Total Privacy: InPrivate Browsing and Filtering

The privacy techniques you’ve seen so far suffer from a complete of glaring problems:

  • They work after the fact— For example, if you’ve visited a site with sensitive data, you delete your browsing history after you leave the site. This is a problem because you might forget to delete your history.

  • They’re all or nothing— When you delete format data, passwords, history, cookies, or the cache files, you delete all of them (unless you preserve the cookies and cache files for your favorites). This is a problem because you often want to remove the data for only a single site or a few sites.

Fortunately, Internet Explorer 8 implements a single new feature that solves both problems: InPrivate browsing. When you activate this feature, Internet Explorer stops storing private data when you visit websites. It no longer saves temporary Internet files, cookies, browsing history, form data, and passwords. Here’s how this solves the privacy problems I mentioned earlier:

  • It works before the fact— By turning on InPrivate browsing before you visit a site, you don’t have to worry about deleting data afterward because no data is saved.

  • It works only while it’s on— When you activate InPrivate browsing and surf some private sites, no data is stored, but all your other privacy data remains intact. When you then deactivate InPrivate browsing, Internet Explorer resumes saving privacy data.

To use InPrivate browsing, select Safety, InPrivate Browsing (or press Ctrl+Shift+P). Internet Explorer opens a new browser window as shown in Figure 5. Notice two things in this window that tell you InPrivate browsing is activated:

  • You see InPrivate in the title bar.

  • You see the InPrivate icon in the address bar.

Figure 5. When you activate InPrivate browsing, Internet Explorer 8 opens a new window and displays indicators in the title bar and address bar.

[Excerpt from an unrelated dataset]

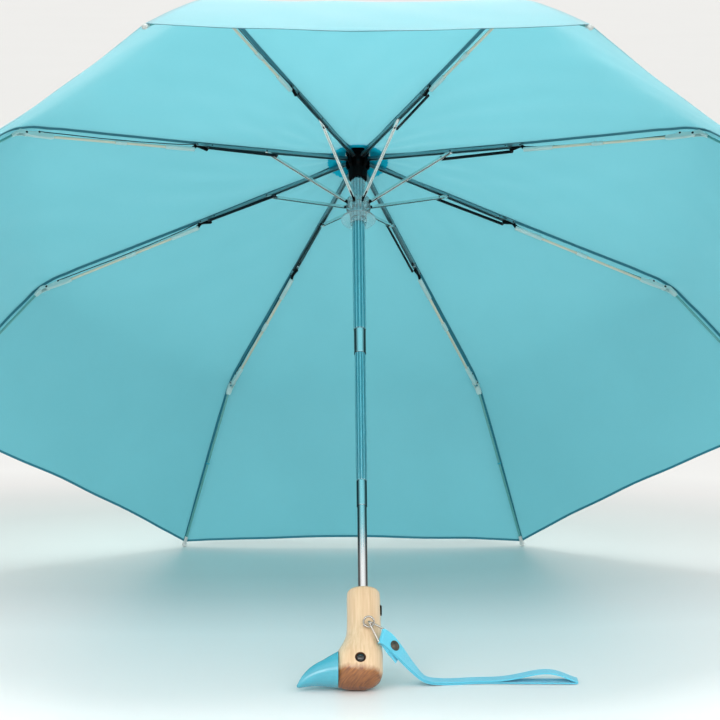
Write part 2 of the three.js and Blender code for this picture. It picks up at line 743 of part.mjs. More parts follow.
/** The doubled webbing: a flat band along its route, whose width turns from the ring's bar to level. */
function strapBand(route, barDirection) {
  const curve = new THREE.CatmullRomCurve3(route, false, "centripetal");
  const level = new THREE.Vector3(0, 1, 0);
  const steps = 40;
  const rings = Array.from({ length: steps + 1 }, (_, i) => {
    const share = i / steps;
    const at = curve.getPointAt(share);
    const along = curve.getTangentAt(share);
    const across = barDirection.clone().lerp(level, Math.min(1, share * 3.4));
    across.addScaledVector(along, -across.dot(along)).normalize();
    const up = new THREE.Vector3().crossVectors(along, across);
    const opened = Math.sin(Math.PI * THREE.MathUtils.clamp((share - 0.6) / 0.4, 0, 1)) ** 1.5;
    const thickness = THREE.MathUtils.lerp(STRAP_THICKNESS, STRAP_END_THICKNESS, opened);
    at.z += share > 0.5 ? (thickness - STRAP_THICKNESS) / 2 : 0;
    const corners = [[-1, -1], [1, -1], [1, 1], [-1, 1]];
    return corners.map(([u, v]) =>
      at
        .clone()
        .addScaledVector(across, (u * STRAP_WIDTH) / 2)
        .addScaledVector(up, (v * thickness) / 2),
    );
  });
  return named("wrist_strap", lofted(rings), TEAL_FABRIC);
}

// ---- Assembly -------------------------------------------------------------------------------------------

/** The umbrella in its own frame, without the strap. */
function umbrella() {
  const group = new THREE.Group();
  for (let number = 1; number <= RIBS; number += 1) group.add(rib(number));
  group.add(crown(), topCap(), canopy(), runner(), runnerCatch(), openingSpring(), ...tubes());
  group.add(handle(), beak(), eye("eye_near", -1), eye("eye_far", 1), button(), screwEye());
  return group;
}

/** The lowest corner of the named meshes' points, with the group tilted about x. */
function lowest(group, tilt, wanted) {
  group.rotation.x = tilt;
  group.updateMatrixWorld(true);
  let low = Infinity;
  group.traverse((mesh) => {
    if (!mesh.isMesh || !wanted(mesh.name)) return;
    const at = mesh.geometry.attributes.position;
    const point = new THREE.Vector3();
    for (let i = 0; i < at.count; i += 1) {
      low = Math.min(low, point.fromBufferAttribute(at, i).applyMatrix4(mesh.matrixWorld).z);
    }
  });
  return low;
}

/** The tilt at which the handle and the tail ribs' tips stand on the same floor. */
function restingTilt(group) {
  const isHandle = (name) => name === "handle" || name === "beak";
  const isTail = (name) => name.startsWith("tail_rib");
  let [steep, shallow] = [-0.95, -0.6];
  for (let i = 0; i < 40; i += 1) {
    const middle = (steep + shallow) / 2;
    const tipsHigher = lowest(group, middle, isTail) > lowest(group, middle, isHandle);
    if (tipsHigher) shallow = middle;
    else steep = middle;
  }
  return (steep + shallow) / 2;
}

const object = new THREE.Group();
const body = umbrella();
body.rotation.x = restingTilt(body);
object.add(body);

// The strap runs from the ring's bar down to the floor and along it, so it is built upright.
body.add(strapRing());
body.updateMatrixWorld(true);
const floorZ = lowest(body, body.rotation.x, () => true);
const [barTop, barEnd] = RING_BAR.map((end) => end.clone().applyMatrix4(body.matrixWorld));
const barDirection = barTop.clone().sub(barEnd).normalize();
const leaving = new THREE.Vector3(1, 0, -1).projectOnPlane(barDirection).normalize();
const strapStart = barTop.clone().lerp(barEnd, 0.5).addScaledVector(leaving, RING_WIRE + CLEARANCE);
const level = floorZ + CLEARANCE + STRAP_THICKNESS / 2;
const strapRoute = [
  strapStart,
  strapStart.clone().addScaledVector(leaving, 11),
  new THREE.Vector3(strapStart.x + 23, strapStart.y + 3, strapStart.z - 25),
  new THREE.Vector3(strapStart.x + 38, strapStart.y + 8, level + 2.4),
  new THREE.Vector3(strapStart.x + 52, strapStart.y + 12, level),
  new THREE.Vector3(strapStart.x + 90, strapStart.y + 16, level),
  new THREE.Vector3(strapStart.x + 130, strapStart.y + 15, level),
  new THREE.Vector3(190.5, strapStart.y + 14, level),
];
object.add(strapBand(strapRoute, barDirection));

// The origin is the middle of the floor under the object.
const bounds = new THREE.Box3().setFromObject(object, true);
const centre = bounds.getCenter(new THREE.Vector3());
object.position.set(-centre.x, -centre.y, -bounds.min.z);

export default object;
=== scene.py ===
# The looks of a compact folding umbrella that rests open on its handle and on two rib tips.
# Lengths in the constants are millimetres. The umbrella's own frame has its origin at the centre of the
# crown's pivot ring, z up the shaft and x to the right; each rib is built in a plane of its own, with x
# outwards.
import json
import math

import bmesh
import bpy
import numpy as np
from mathutils import Matrix, Vector


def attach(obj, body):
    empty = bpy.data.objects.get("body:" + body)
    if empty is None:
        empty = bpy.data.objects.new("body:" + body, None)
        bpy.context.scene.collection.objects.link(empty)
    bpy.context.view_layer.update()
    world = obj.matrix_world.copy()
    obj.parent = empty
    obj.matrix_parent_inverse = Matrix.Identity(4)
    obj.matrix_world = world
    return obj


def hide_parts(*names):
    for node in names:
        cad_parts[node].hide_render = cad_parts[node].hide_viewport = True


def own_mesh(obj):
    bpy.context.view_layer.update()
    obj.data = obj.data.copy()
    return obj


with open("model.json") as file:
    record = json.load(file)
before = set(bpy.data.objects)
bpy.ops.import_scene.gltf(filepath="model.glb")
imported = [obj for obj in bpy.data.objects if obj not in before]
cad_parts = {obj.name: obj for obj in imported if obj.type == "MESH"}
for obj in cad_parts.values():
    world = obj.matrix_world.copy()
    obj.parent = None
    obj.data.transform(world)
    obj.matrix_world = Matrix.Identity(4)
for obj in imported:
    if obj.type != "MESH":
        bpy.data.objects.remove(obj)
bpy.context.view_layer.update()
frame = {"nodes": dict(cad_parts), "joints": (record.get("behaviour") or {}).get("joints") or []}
JOINTS = {j["name"]: j for j in frame["joints"]}
MM = 0.001
RIBS = 8

# ---- Frames ----


def umbrella_frame():
    """The umbrella's frame in the row frame, from the fold joint's axis and the crown pivots."""
    up = -Vector(JOINTS["fold"]["axis"]).normalized()
    right = Vector((1, 0, 0))
    rear = up.cross(right)
    pivots = [Vector(JOINTS[f"inner_rib_{k}_hinge"]["pos_m"]) for k in range(1, RIBS + 1)]
    origin = sum(pivots, Vector()) / RIBS
    return Matrix.Translation(origin) @ Matrix((right, rear, up)).transposed().to_4x4()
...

A similar idea is InPrivate filtering. When you visit a website, it’s possible that the site loads some of its content from a third-party provider. It could be an ad, a map, a YouTube video, or an image. That’s not a terrible thing once in a while, but if a particular third-party company provides data for many different sites, that company could conceivably build up a profile of your online activity.

What InPrivate filtering does is watch out for these third-party providers and track the data they provide. If the InPrivate feature detects that a third-party site is providing data quite often to the sites you visit, InPrivate will begin blocking that site’s content so that it can’t build up a profile of your activity.

InPrivate filtering is off by default. To turn it on, select Safety, InPrivate Filtering (or press Ctrl+Shift+F).